A hole in the Chebarkul Lake made by meteor fragments on February 15, 2013 in Chelyabinsk, Russia.

 

Space.com says it was the largest meteor event in 100 years. The blast: it was more powerful than that produced by the nuclear weapon detonated by North Korea the other day. (Wow!)

NASA says, based on very preliminary data, the meteor was almost 50 feet in circumfrence:

Based on the duration of the event, it was a very shallow entry. It was larger than the meteor over Indonesia on Oct. 8, 2009. Measurements are still coming in, and a more precise measure of the energy may be available later. The size of the object before hitting the atmosphere was about 49 feet (15 meters) and had a mass of about 7,000 tons.

The meteor, which was about one-third the diameter of asteroid 2012 DA14, was brighter than the sun. Its trail was visible for about 30 seconds, so it was a grazing impact through the atmosphere.
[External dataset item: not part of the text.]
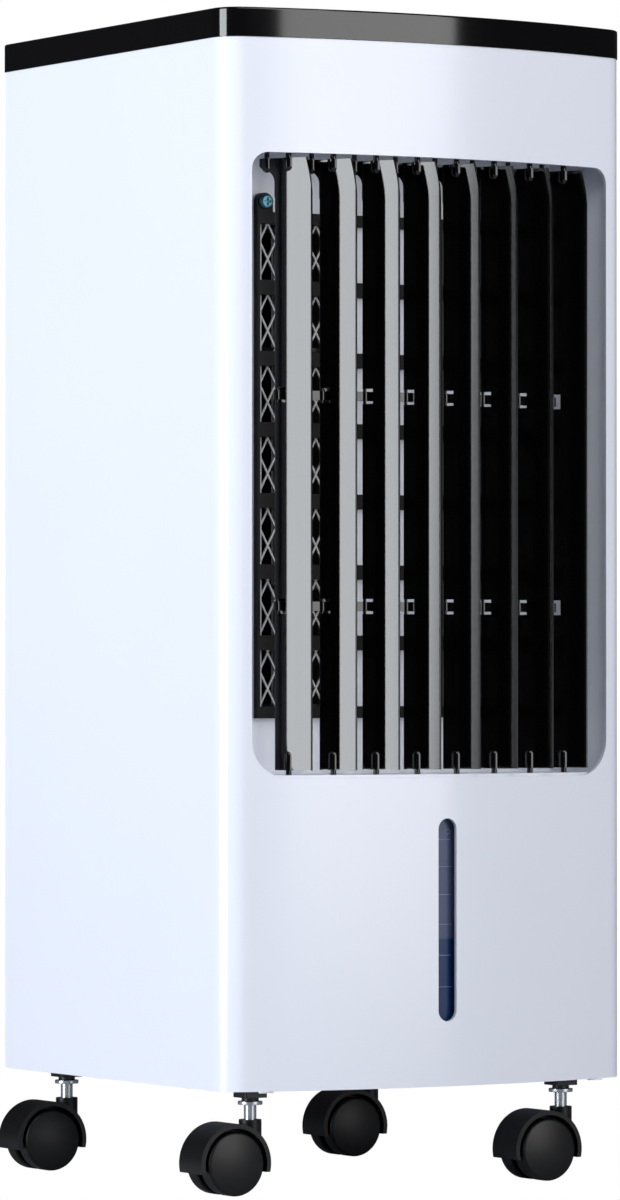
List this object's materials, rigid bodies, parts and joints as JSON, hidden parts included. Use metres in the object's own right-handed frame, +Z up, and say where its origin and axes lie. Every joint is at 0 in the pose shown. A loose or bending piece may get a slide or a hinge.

But here’s what we want to note:

A really lot of people naturally assumed that meteor was related to the asteroid mentioned above, which was due to pass quite close to Earth just a few hours after the meteor struck. But, from the Guardian link:

‘NASA has now posted a message saying “the trajectory of the Russian meteor was significantly different than the trajectory of the asteroid 2012 DA14, making it a completely unrelated object.”’

So let us get this straight: This was a completely unrelated meteor, the size of which hasn’t been seen in ages, that just happened to appear just hours before an enormous asteroid was making one of the closest huge-asteroid passes in ages?!

What are the odds against such a thing occurring? They’ve got to be astronomical!